The maximum mass sensitivity in liquid is about 0.5 ng/cm2 for Q-Sense E4 if measuring at a rate of one data point every five seconds. Q-Sense E4 operating with all four sensors and at three harmonics has a sensitivity of about 2 ng/cm2 if all data are collected in one second. For example, consider a monolayer (<100% surface coverage) of myoglobin (17.8 kDa): the monolayer corresponds to 177 ng/cm2 (change in frequency, 10 Hz).

• What is the time resolution?
The maximum rate is up to 200 data points per second with Q-Sense E4, giving you a high-resolution real-time measurement suitable for fast reactions.

• What is the frequency range of Q-Sense instruments?
The frequency range is 1 to 70 MHz with Q-Sense E4. A large range is important to be able to use the unique features of multiple frequency and dissipation sampling.

• What coatings/surfaces can be used?
The sensor can be coated with almost any material, as long as it can be applied as a thin (nm range), homogenous layer firmly attached to the underlying surface. The layer thickness can vary between nanometers and micrometers, depending on the viscoelastic properties of the applied material. Q-Sense offers pre-coated sensors with e.g., gold, Ti, SiO2, AlO3, stainless steel, hydroxyapatite, polystyrene and biotin. Several other materials are also available, e.g., most metals, metal oxides or spin-coated polymers.

• What is the maximum thickness of an applied/adsorbed film?
The maximum thickness of a coating depends on the viscoelasticity of the coating and may vary from a couple of hundred nanometers to a few micrometers. The more rigid the layer, the thicker the layer can be. It is always possible to contact Q-Sense to make a request for new surfaces.

• What is the detection range from the surface?
The detection range varies from nanometers to micrometers, depending on the viscoelasticity of the applied film. In pure water, the detection range is approximately 250 nm. Applying a very rigid film, such as a metal, still allows the same detection range in water. This means that the measurement principle is not affected when a thin film is coated on the surface prior to taking measurements. Compared to optical methods, the detection range of QCM-D is its main advantage. Consider, for example, polyelectrolyte multilayers several hundred nanometers thick. These are easily sensed by QCM-D.

• What is the temperature range of Q-Sense instruments?
Proper temperature stabilization and function of the chamber can be obtained at temperatures between 15°C (59°F) and 65°C (149°F) when the instrument is at normal room temperature around 20ºC. However, the Q-Sense High Temperature Chamber enables temperature control between 4°C (39.2°F) and 150°C (302°F).The stability of the actual temperature is +/- 0.02 K at 25°C.

• How large is the sensor area?
The standard sensor has a diameter of 14 mm. Because the sensor is most sensitive in the center, it is important to ensure that the same reaction is taking place over the entire surface in order to compare measurements, i.e., that your sample forms a homogeneous film.

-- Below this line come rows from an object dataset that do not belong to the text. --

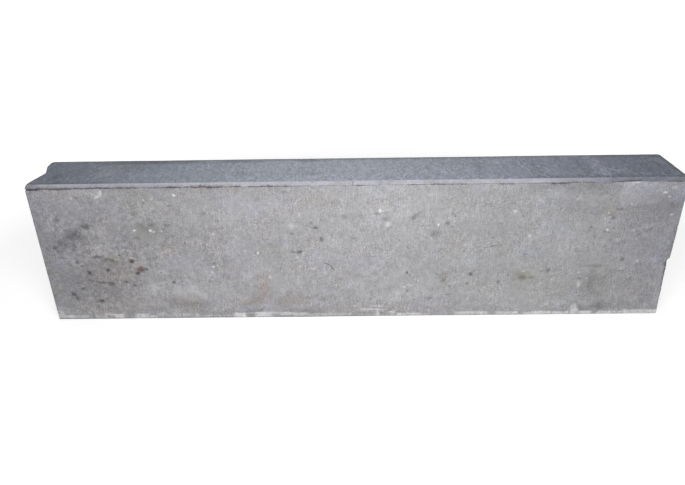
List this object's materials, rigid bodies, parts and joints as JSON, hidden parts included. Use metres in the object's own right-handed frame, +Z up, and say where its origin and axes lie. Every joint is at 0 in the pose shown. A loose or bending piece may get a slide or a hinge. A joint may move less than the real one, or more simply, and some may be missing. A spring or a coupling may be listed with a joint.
{
  "type": "concrete kerb stone",
  "caption": "Straight pressed concrete kerb with a bevelled top front edge, a plain end and an end with a full-height joint groove.",
  "frame": {"origin": "centre of the bounding box on the plane of the base", "axes": "+X along the kerb towards its plain end, +Y from the front face to the back face, +Z up"},
  "size_m": [1, 0.107, 0.242],
  "materials": {
    "concrete": "matte"
  },
  "bodies": {
    "root": {"kerb_stone": "concrete"}
  },
  "joints": []
}
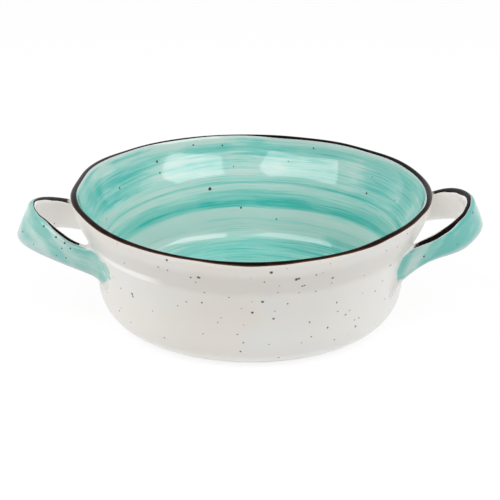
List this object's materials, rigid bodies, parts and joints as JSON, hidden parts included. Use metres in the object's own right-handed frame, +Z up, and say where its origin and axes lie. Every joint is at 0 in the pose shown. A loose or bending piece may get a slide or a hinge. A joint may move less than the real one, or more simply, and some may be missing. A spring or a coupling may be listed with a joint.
{
  "type": "lug soup bowl",
  "caption": "Round glazed stoneware soup bowl with a flared neck and a strap loop handle on each side, turquoise inside and speckled white outside.",
  "frame": {"origin": "centre of the foot's underside, on the axis of the bowl", "axes": "+Z up along the bowl's axis, +X through the middle of the right handle, +Y towards the back"},
  "size_m": [0.1948, 0.15, 0.054],
  "materials": {
    "stoneware": "bare fired clay, matte",
    "turquoise_glaze": "brushed turquoise under clear gloss glaze",
    "white_glaze": "warm white gloss glaze with small brown specks",
    "brown_line": "hand-painted dark brown line under clear gloss glaze"
  },
  "bodies": {
    "root": {"bowl_body": "stoneware", "inner_glaze": "turquoise_glaze", "outer_glaze": "white_glaze", "rim_line": "brown_line", "right_strap": "stoneware", "right_front_joint": "white_glaze", "right_back_joint": "white_glaze", "right_outer_glaze": "turquoise_glaze", "right_inner_glaze": "white_glaze", "right_line": "brown_line", "left_strap": "stoneware", "left_front_joint": "white_glaze", "left_back_joint": "white_glaze", "left_outer_glaze": "turquoise_glaze", "left_inner_glaze": "white_glaze", "left_line": "brown_line"}
  },
  "joints": []
}
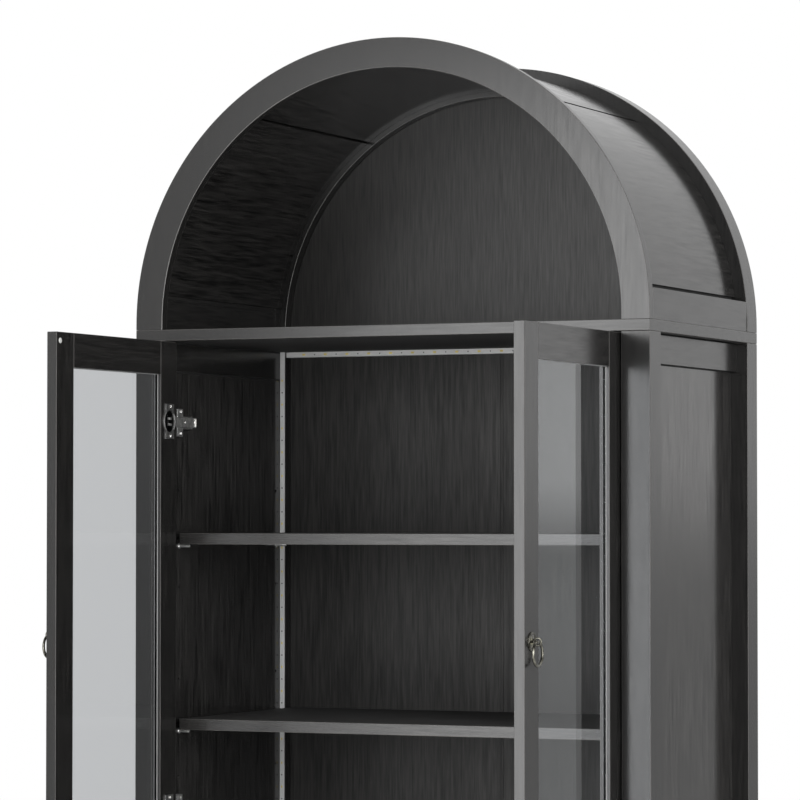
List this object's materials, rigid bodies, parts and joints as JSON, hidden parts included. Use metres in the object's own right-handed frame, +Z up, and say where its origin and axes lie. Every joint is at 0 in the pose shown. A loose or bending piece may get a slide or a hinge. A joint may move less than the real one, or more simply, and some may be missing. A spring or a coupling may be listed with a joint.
{
  "type": "arched curio cabinet",
  "caption": "Tall black oak curio cabinet with an open arched niche on top and two glazed doors, shown open, over lit display shelves.",
  "frame": {"origin": "on the floor, at the middle of the area that the cabinet and its open doors cover", "axes": "+X to the right as seen from the front, +Y from the front towards the back, +Z up"},
  "size_m": [0.8, 0.791, 1.85],
  "materials": {
    "black_oak": "black oak-grain laminate, semi-matt",
    "back_board": "black oak-grain laminate on thin board",
    "door_glass": "clear flat glass",
    "plated_steel": "nickel-plated pressed steel",
    "aged_bronze": "dark aged bronze with rubbed highlights",
    "led_strip": "white flexible strip with light chips",
    "black_plastic": "moulded black plastic"
  },
  "bodies": {
    "cabinet": {"front_arch_ring": "black_oak", "rear_arch_ring": "black_oak", "arch_skin_left": "black_oak", "arch_skin_top": "black_oak", "arch_skin_right": "black_oak", "arch_base_rail_left": "black_oak", "arch_base_rail_right": "black_oak", "arch_back_panel": "black_oak", "mid_board": "black_oak", "bottom_board": "black_oak", "toe_rail": "black_oak", "front_left_post": "black_oak", "rear_left_post": "black_oak", "side_top_rail_left": "black_oak", "side_bottom_rail_left": "black_oak", "side_panel_left": "black_oak", "back_panel_left": "back_board", "front_right_post": "black_oak", "rear_right_post": "black_oak", "side_top_rail_right": "black_oak", "side_bottom_rail_right": "black_oak", "side_panel_right": "black_oak", "back_panel_right": "back_board", "back_joint_strip": "back_board", "shelf_1": "black_oak", "shelf_2": "black_oak", "shelf_3": "black_oak", "shelf_4": "black_oak", "led_strip_top": "led_strip", "led_strip_left": "led_strip", "led_strip_right": "led_strip", "led_power_box": "black_plastic", "wall_anchor_bracket": "plated_steel", "left_hinge_arm_top": "plated_steel", "left_hinge_arm_middle": "plated_steel", "left_hinge_arm_bottom": "plated_steel", "right_hinge_arm_top": "plated_steel", "right_hinge_arm_middle": "plated_steel", "right_hinge_arm_bottom": "plated_steel"},
    "left_door": {"left_door_hinge_stile": "black_oak", "left_door_lock_stile": "black_oak", "left_door_top_rail": "black_oak", "left_door_bottom_rail": "black_oak", "left_door_glass": "door_glass", "left_hinge_cup_top": "plated_steel", "left_hinge_cup_middle": "plated_steel", "left_hinge_cup_bottom": "plated_steel", "left_pull_mount": "aged_bronze"},
    "right_door": {"right_door_hinge_stile": "black_oak", "right_door_lock_stile": "black_oak", "right_door_top_rail": "black_oak", "right_door_bottom_rail": "black_oak", "right_door_glass": "door_glass", "right_hinge_cup_top": "plated_steel", "right_hinge_cup_middle": "plated_steel", "right_hinge_cup_bottom": "plated_steel", "right_pull_mount": "aged_bronze"},
    "left_ring": {"left_pull_ring": "aged_bronze"},
    "right_ring": {"right_pull_ring": "aged_bronze"}
  },
  "joints": [
    {"name": "left_door_hinge", "type": "hinge", "parent": "cabinet", "child": "left_door", "pos_m": [-0.34865, -0.04885, 0.742], "axis": [0, 0, -1], "range_deg": [-90, 15]},
    {"name": "left_ring_swing", "type": "hinge", "parent": "left_door", "child": "left_ring", "pos_m": [-0.363, -0.3715, 1.007], "axis": [0, 1, 0], "range_deg": [0, 95]},
    {"name": "right_door_hinge", "type": "hinge", "parent": "cabinet", "child": "right_door", "pos_m": [0.34865, -0.04885, 0.742], "axis": [0, 0, 1], "range_deg": [-90, 15]},
    {"name": "right_ring_swing", "type": "hinge", "parent": "right_door", "child": "right_ring", "pos_m": [0.363, -0.3715, 1.007], "axis": [0, -1, 0], "range_deg": [0, 95]}
  ]
}
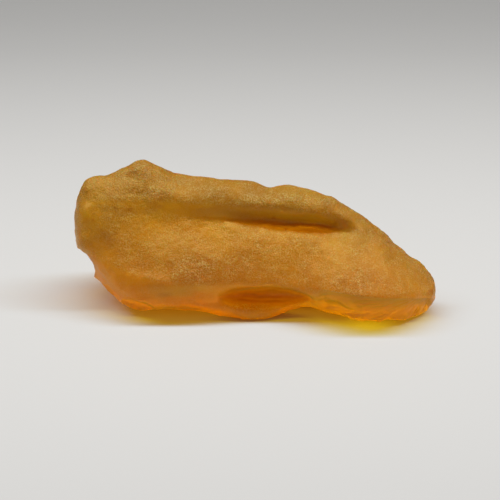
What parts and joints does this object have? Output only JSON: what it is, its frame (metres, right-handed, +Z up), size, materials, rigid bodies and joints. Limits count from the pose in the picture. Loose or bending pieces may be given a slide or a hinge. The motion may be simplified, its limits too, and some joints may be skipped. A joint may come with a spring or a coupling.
{
  "type": "raw copal lump",
  "caption": "Elongated lump of raw golden copal resin with a flow trough, a hollow over a lip and a broken foot, lying on a flat worn underside",
  "frame": {"origin": "centre of the footprint's bounding box, on the surface that the lump rests on", "axes": "+Z up, +X along the lump towards its low broken foot, -Y towards the front face with the flow trough"},
  "size_m": [0.0824, 0.0328, 0.0336],
  "materials": {
    "copal": "see-through golden resin under a frosted, finely grained crust, glossy on the broken faces"
  },
  "bodies": {
    "root": {"copal_lump": "copal"}
  },
  "joints": []
}
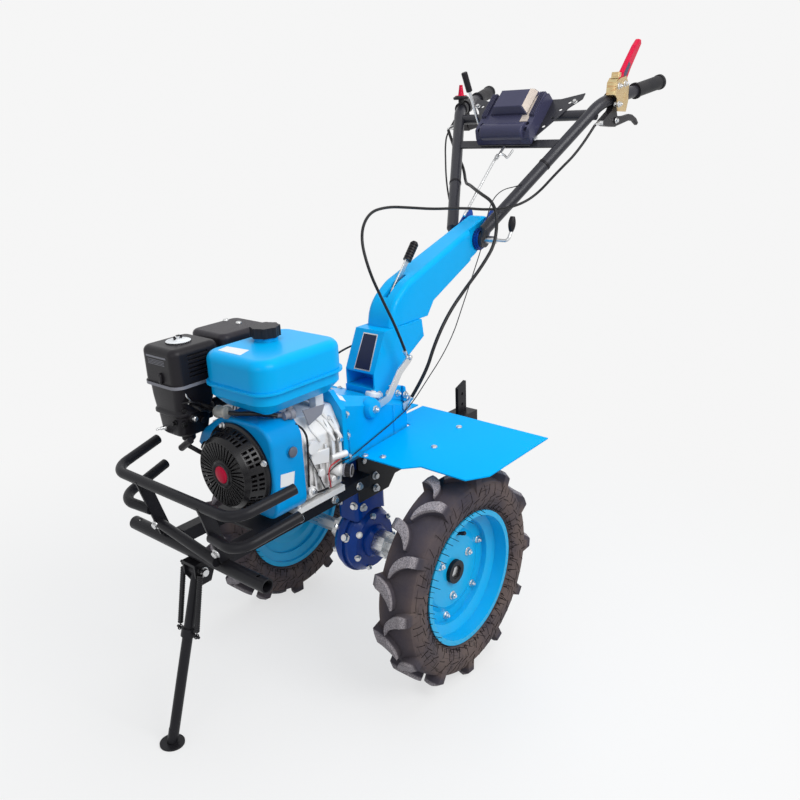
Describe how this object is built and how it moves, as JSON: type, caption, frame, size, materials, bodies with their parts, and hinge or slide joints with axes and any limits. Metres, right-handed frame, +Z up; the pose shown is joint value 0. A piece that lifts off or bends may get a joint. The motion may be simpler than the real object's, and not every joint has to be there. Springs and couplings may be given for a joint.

• How many times can the sensor crystal be reused?
This depends on the application and the possibility of cleaning the sensor. If only mild cleaning conditions are needed and the application is insensitive to increased surface roughness, a sensor can be used for numerous experiments. However, for certain applications a standard surface can be used only once.

• What sample volumes are needed?
The volume above the sensor is 40 µl with the Q-Sense E4. With the E4, the total volume needed from inlet to outlet is about 150 µl.

• What fluids can I use?
Many different fluids including water, inorganic salt solutions, alcohols, and organic media (even e.g., hexane and toluene) can be used. Except for the titanium wall of the chamber, the fluid is exposed to tubing and O-rings that can easily be changed for different types of measurements (the so called high resistant kit). Check chemical compatibility charts for details.